**WRITTEN TASK**:
Copy every line of the listing exactly.

↓↓↓

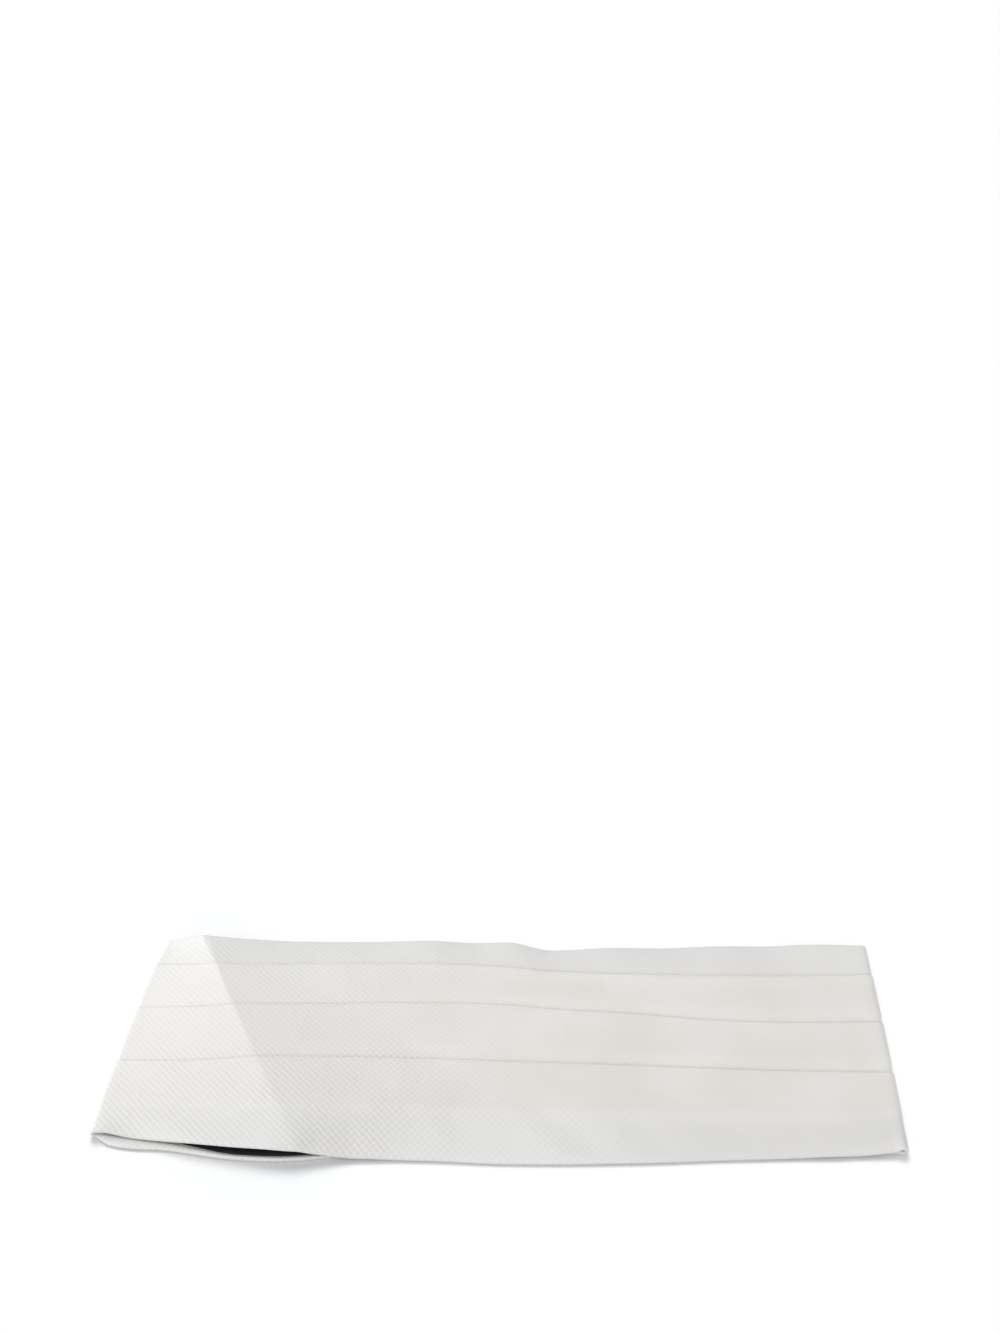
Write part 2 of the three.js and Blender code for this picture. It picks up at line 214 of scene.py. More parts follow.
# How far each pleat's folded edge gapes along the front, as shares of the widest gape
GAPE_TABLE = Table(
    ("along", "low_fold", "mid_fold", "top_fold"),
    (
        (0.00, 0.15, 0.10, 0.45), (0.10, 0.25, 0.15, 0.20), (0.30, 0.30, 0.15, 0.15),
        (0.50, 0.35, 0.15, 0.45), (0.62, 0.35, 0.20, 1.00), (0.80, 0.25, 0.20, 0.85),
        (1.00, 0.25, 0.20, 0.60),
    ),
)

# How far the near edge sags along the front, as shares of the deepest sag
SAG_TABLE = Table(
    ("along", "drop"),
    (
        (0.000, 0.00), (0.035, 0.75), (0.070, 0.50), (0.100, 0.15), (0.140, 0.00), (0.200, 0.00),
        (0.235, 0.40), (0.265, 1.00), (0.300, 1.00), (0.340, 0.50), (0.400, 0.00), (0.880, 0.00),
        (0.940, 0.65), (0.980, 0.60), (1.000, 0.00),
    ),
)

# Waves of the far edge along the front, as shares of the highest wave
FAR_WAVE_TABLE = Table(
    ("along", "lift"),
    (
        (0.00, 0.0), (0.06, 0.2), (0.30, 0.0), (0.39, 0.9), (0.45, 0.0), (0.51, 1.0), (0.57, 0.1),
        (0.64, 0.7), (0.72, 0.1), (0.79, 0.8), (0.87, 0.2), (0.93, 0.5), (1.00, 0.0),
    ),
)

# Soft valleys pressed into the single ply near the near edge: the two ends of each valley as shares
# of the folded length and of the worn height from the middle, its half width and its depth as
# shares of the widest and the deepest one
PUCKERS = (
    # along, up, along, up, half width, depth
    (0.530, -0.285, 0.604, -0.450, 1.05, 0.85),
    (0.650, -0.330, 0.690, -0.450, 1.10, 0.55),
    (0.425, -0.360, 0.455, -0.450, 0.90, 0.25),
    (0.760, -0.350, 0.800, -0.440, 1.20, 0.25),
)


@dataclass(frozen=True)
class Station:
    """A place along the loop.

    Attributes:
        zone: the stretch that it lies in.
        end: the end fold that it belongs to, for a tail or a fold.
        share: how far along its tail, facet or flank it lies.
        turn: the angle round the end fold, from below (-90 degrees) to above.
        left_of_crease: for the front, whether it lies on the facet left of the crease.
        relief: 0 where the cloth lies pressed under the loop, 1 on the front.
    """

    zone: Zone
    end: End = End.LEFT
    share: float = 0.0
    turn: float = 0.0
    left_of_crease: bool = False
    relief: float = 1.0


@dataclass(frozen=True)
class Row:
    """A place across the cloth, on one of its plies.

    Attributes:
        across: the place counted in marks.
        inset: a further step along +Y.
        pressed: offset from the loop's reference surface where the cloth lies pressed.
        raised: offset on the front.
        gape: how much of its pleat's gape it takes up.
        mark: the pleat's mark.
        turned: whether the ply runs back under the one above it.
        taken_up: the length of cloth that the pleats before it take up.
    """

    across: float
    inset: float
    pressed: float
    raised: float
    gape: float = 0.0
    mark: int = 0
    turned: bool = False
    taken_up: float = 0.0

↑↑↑

**ANSWER TO THE PROBLEM**:
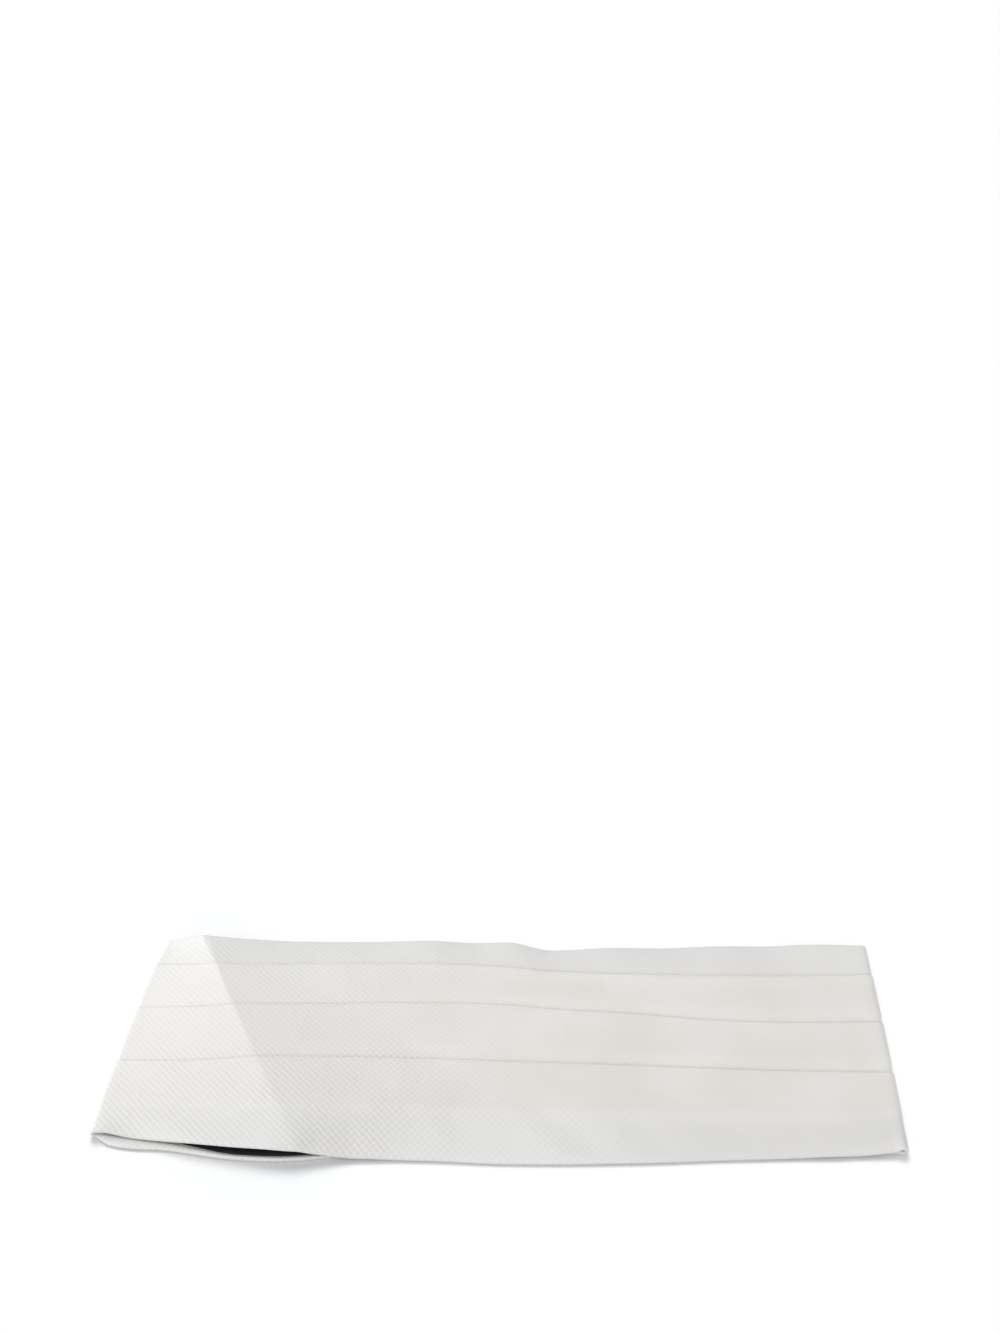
Write part 2 of the three.js and Blender code for this picture. It picks up at line 214 of scene.py. More parts follow.
# How far each pleat's folded edge gapes along the front, as shares of the widest gape
GAPE_TABLE = Table(
    ("along", "low_fold", "mid_fold", "top_fold"),
    (
        (0.00, 0.15, 0.10, 0.45), (0.10, 0.25, 0.15, 0.20), (0.30, 0.30, 0.15, 0.15),
        (0.50, 0.35, 0.15, 0.45), (0.62, 0.35, 0.20, 1.00), (0.80, 0.25, 0.20, 0.85),
        (1.00, 0.25, 0.20, 0.60),
    ),
)

# How far the near edge sags along the front, as shares of the deepest sag
SAG_TABLE = Table(
    ("along", "drop"),
    (
        (0.000, 0.00), (0.035, 0.75), (0.070, 0.50), (0.100, 0.15), (0.140, 0.00), (0.200, 0.00),
        (0.235, 0.40), (0.265, 1.00), (0.300, 1.00), (0.340, 0.50), (0.400, 0.00), (0.880, 0.00),
        (0.940, 0.65), (0.980, 0.60), (1.000, 0.00),
    ),
)

# Waves of the far edge along the front, as shares of the highest wave
FAR_WAVE_TABLE = Table(
    ("along", "lift"),
    (
        (0.00, 0.0), (0.06, 0.2), (0.30, 0.0), (0.39, 0.9), (0.45, 0.0), (0.51, 1.0), (0.57, 0.1),
        (0.64, 0.7), (0.72, 0.1), (0.79, 0.8), (0.87, 0.2), (0.93, 0.5), (1.00, 0.0),
    ),
)

# Soft valleys pressed into the single ply near the near edge: the two ends of each valley as shares
# of the folded length and of the worn height from the middle, its half width and its depth as
# shares of the widest and the deepest one
PUCKERS = (
    # along, up, along, up, half width, depth
    (0.530, -0.285, 0.604, -0.450, 1.05, 0.85),
    (0.650, -0.330, 0.690, -0.450, 1.10, 0.55),
    (0.425, -0.360, 0.455, -0.450, 0.90, 0.25),
    (0.760, -0.350, 0.800, -0.440, 1.20, 0.25),
)


@dataclass(frozen=True)
class Station:
    """A place along the loop.

    Attributes:
        zone: the stretch that it lies in.
        end: the end fold that it belongs to, for a tail or a fold.
        share: how far along its tail, facet or flank it lies.
        turn: the angle round the end fold, from below (-90 degrees) to above.
        left_of_crease: for the front, whether it lies on the facet left of the crease.
        relief: 0 where the cloth lies pressed under the loop, 1 on the front.
    """

    zone: Zone
    end: End = End.LEFT
    share: float = 0.0
    turn: float = 0.0
    left_of_crease: bool = False
    relief: float = 1.0


@dataclass(frozen=True)
class Row:
    """A place across the cloth, on one of its plies.

    Attributes:
        across: the place counted in marks.
        inset: a further step along +Y.
        pressed: offset from the loop's reference surface where the cloth lies pressed.
        raised: offset on the front.
        gape: how much of its pleat's gape it takes up.
        mark: the pleat's mark.
        turned: whether the ply runs back under the one above it.
        taken_up: the length of cloth that the pleats before it take up.
    """

    across: float
    inset: float
    pressed: float
    raised: float
    gape: float = 0.0
    mark: int = 0
    turned: bool = False
    taken_up: float = 0.0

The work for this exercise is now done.